▽

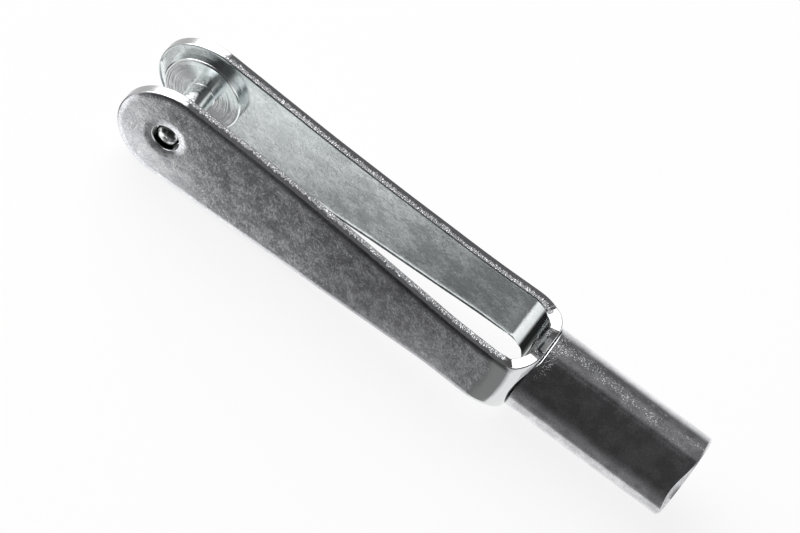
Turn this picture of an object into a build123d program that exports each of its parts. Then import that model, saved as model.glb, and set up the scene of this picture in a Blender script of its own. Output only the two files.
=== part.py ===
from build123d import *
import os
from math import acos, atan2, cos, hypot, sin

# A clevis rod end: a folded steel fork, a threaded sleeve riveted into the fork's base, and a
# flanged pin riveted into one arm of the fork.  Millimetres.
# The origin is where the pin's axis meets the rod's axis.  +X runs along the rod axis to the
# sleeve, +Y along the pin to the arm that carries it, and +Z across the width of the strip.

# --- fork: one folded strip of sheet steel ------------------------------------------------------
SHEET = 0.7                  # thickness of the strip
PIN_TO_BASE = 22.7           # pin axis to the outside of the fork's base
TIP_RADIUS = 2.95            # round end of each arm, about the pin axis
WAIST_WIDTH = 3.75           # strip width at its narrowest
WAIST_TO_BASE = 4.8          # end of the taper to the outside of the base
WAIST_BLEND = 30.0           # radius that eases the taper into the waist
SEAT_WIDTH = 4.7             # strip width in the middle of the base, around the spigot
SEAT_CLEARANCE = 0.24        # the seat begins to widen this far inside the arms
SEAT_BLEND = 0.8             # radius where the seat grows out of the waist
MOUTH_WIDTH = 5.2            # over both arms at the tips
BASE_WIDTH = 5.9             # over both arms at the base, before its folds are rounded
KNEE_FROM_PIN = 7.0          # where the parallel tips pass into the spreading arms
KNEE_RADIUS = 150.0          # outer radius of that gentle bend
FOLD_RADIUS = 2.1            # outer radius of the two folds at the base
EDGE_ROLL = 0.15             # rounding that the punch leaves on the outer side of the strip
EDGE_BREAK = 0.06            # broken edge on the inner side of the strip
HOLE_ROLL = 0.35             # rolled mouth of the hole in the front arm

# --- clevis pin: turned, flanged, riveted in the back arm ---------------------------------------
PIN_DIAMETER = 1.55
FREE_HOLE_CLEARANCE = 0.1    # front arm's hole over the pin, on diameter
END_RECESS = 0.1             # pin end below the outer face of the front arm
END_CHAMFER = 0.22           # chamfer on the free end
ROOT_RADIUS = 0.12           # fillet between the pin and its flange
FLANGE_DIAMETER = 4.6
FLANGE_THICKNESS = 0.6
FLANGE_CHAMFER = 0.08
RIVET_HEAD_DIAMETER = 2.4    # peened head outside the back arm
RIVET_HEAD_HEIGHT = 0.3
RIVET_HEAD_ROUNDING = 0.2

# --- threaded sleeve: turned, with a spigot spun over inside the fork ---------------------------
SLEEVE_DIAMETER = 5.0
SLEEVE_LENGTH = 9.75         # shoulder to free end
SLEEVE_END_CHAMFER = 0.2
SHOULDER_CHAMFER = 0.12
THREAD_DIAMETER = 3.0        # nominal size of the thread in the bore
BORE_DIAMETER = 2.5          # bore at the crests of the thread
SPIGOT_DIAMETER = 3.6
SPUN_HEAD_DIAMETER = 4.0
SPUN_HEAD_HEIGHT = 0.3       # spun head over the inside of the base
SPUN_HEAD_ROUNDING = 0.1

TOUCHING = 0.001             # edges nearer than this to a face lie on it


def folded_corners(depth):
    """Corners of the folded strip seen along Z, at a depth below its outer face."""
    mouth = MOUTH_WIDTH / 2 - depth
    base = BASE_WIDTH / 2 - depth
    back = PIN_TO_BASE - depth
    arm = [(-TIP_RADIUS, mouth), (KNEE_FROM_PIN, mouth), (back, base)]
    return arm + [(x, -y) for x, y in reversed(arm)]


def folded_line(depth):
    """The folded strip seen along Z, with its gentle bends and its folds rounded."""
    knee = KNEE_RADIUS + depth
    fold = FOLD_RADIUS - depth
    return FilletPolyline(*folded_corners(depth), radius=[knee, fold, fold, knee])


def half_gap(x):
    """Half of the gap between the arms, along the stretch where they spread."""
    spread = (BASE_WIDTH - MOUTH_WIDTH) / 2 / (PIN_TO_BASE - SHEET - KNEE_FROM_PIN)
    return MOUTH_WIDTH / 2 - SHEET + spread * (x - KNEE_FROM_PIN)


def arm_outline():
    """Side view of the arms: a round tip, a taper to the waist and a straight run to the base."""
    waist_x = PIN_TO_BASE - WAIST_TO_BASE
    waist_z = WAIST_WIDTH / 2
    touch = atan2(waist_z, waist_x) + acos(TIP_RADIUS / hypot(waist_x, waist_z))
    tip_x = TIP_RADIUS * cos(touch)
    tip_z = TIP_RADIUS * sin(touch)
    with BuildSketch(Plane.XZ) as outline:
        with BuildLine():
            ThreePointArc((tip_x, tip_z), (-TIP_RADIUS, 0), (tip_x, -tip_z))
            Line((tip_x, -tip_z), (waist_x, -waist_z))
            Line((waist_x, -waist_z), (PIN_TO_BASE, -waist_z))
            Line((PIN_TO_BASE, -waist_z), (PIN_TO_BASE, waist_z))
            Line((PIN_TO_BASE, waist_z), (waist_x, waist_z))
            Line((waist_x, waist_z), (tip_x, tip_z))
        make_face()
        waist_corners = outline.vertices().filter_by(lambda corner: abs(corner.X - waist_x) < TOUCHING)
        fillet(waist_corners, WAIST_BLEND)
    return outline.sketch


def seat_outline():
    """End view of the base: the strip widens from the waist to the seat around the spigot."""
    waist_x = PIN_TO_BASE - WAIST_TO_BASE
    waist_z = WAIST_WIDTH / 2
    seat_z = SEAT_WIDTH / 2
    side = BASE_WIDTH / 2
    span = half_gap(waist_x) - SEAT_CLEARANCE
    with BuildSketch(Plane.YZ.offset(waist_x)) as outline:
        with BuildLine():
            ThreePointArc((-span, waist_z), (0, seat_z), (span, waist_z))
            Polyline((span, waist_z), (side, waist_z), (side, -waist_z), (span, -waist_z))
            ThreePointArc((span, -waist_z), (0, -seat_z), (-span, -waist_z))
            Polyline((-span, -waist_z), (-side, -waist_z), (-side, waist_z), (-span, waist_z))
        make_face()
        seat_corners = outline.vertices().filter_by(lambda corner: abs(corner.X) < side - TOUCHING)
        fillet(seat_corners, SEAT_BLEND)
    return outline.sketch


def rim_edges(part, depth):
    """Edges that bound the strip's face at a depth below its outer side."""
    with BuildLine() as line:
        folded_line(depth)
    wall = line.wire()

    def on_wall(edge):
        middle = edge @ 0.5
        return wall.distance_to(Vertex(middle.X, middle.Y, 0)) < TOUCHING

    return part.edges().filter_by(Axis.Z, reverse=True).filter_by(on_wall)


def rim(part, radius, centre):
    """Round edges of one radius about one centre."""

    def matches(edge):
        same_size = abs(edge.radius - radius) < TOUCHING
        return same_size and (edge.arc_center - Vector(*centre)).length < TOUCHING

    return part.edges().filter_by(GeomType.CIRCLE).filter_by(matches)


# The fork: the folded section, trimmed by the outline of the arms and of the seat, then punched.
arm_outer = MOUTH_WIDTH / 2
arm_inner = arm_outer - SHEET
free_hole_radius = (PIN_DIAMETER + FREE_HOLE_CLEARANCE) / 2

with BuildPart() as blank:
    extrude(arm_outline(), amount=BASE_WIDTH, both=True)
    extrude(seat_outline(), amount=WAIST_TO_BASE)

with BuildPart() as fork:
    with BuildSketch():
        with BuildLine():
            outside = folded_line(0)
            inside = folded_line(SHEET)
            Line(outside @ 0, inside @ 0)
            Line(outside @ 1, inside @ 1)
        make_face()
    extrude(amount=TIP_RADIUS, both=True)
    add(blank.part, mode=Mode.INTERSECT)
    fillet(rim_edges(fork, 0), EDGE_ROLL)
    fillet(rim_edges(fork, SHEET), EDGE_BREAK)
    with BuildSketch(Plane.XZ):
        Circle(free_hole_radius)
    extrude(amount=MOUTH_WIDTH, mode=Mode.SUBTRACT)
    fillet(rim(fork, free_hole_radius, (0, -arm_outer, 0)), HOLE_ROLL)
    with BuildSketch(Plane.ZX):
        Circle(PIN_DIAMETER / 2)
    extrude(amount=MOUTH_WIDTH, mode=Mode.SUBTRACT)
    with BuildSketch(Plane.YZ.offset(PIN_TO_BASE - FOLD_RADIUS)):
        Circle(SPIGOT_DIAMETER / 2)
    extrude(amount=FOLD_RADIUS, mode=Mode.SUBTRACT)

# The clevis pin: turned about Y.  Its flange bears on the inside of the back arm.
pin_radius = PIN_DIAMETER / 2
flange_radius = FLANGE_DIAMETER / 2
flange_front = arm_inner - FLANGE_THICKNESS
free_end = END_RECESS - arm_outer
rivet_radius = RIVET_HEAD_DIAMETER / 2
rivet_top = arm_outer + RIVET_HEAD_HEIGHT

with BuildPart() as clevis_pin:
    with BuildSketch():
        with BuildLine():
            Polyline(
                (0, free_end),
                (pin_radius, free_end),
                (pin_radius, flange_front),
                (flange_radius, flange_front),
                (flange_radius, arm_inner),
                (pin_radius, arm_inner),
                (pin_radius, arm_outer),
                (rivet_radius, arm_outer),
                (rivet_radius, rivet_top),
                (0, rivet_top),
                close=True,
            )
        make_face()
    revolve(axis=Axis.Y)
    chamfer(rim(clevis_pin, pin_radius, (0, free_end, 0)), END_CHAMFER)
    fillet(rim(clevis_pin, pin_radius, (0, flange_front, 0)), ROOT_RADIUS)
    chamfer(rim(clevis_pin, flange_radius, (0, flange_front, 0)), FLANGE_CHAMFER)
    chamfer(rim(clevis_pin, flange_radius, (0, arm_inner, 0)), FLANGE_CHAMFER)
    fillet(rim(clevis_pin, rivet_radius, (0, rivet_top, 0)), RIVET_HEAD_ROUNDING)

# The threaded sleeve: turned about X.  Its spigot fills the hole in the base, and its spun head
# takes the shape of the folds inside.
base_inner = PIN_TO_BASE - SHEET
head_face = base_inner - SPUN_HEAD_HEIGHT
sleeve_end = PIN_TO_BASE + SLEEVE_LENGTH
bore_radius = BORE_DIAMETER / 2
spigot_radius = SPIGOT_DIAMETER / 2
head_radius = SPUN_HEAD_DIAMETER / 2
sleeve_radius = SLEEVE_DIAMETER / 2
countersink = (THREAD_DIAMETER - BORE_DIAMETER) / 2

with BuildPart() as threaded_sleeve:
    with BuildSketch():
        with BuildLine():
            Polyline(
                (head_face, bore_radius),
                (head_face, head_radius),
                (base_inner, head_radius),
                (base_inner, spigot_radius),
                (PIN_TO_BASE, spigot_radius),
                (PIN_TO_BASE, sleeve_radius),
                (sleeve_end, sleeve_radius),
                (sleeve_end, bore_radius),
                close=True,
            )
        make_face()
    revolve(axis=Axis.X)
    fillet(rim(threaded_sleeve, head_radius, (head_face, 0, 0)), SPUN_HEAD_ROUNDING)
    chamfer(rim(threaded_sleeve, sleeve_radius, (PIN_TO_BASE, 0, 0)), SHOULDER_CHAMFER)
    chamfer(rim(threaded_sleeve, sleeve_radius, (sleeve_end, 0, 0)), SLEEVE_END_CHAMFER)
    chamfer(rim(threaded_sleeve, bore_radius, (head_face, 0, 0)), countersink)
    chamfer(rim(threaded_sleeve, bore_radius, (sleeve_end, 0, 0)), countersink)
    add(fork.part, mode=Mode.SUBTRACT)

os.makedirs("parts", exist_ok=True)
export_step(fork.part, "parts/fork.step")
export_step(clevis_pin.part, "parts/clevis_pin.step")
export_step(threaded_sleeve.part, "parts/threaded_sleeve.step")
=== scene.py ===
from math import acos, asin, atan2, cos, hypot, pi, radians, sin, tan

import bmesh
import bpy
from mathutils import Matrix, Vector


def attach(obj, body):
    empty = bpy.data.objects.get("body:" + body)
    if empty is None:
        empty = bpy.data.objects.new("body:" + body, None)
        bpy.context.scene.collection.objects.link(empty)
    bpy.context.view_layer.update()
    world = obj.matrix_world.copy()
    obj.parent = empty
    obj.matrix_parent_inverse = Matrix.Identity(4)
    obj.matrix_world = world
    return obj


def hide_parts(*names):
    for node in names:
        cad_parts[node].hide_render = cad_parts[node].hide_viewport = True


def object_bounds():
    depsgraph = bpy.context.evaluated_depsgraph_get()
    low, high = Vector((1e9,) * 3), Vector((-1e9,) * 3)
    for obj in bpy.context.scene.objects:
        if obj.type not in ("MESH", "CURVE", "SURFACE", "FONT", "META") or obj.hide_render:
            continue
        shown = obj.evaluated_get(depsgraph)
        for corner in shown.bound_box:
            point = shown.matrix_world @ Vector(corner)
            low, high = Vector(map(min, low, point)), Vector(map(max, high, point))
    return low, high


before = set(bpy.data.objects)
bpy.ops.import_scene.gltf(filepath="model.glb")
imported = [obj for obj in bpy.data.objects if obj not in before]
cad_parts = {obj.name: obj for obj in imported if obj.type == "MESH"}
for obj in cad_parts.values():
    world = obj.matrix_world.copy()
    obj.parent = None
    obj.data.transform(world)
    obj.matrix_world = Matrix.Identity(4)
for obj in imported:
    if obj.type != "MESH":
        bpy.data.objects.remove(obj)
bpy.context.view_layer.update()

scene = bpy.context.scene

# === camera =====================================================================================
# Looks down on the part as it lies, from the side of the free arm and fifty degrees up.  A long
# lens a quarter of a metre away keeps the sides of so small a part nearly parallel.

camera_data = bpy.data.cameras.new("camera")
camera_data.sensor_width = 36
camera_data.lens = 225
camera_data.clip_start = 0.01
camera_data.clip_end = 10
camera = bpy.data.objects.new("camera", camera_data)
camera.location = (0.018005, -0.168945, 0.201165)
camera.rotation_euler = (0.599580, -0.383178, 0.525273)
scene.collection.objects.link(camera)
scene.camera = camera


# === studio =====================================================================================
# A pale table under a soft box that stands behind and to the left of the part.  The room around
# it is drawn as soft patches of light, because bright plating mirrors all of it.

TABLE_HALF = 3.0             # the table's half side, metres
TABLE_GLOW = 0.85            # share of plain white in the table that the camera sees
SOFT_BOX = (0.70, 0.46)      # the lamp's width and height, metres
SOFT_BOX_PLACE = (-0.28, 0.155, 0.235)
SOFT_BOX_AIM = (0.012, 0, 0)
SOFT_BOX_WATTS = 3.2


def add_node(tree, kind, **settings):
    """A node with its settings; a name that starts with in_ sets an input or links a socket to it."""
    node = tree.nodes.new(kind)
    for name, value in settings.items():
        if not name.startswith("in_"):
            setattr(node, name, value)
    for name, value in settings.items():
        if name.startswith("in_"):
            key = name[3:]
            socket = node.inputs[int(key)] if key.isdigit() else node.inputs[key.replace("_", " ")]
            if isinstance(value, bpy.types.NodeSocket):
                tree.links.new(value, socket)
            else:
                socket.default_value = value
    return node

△

PROBLEM REQUIREMENTS: In the listing above, locate the line containing "imported = [obj" and the line containing "scene = bpy.context.scene". Extract those two lines and every line between them, exactly as written, and only those.

SOLVED EXERCISE:
imported = [obj for obj in bpy.data.objects if obj not in before]
cad_parts = {obj.name: obj for obj in imported if obj.type == "MESH"}
for obj in cad_parts.values():
    world = obj.matrix_world.copy()
    obj.parent = None
    obj.data.transform(world)
    obj.matrix_world = Matrix.Identity(4)
for obj in imported:
    if obj.type != "MESH":
        bpy.data.objects.remove(obj)
bpy.context.view_layer.update()

scene = bpy.context.scene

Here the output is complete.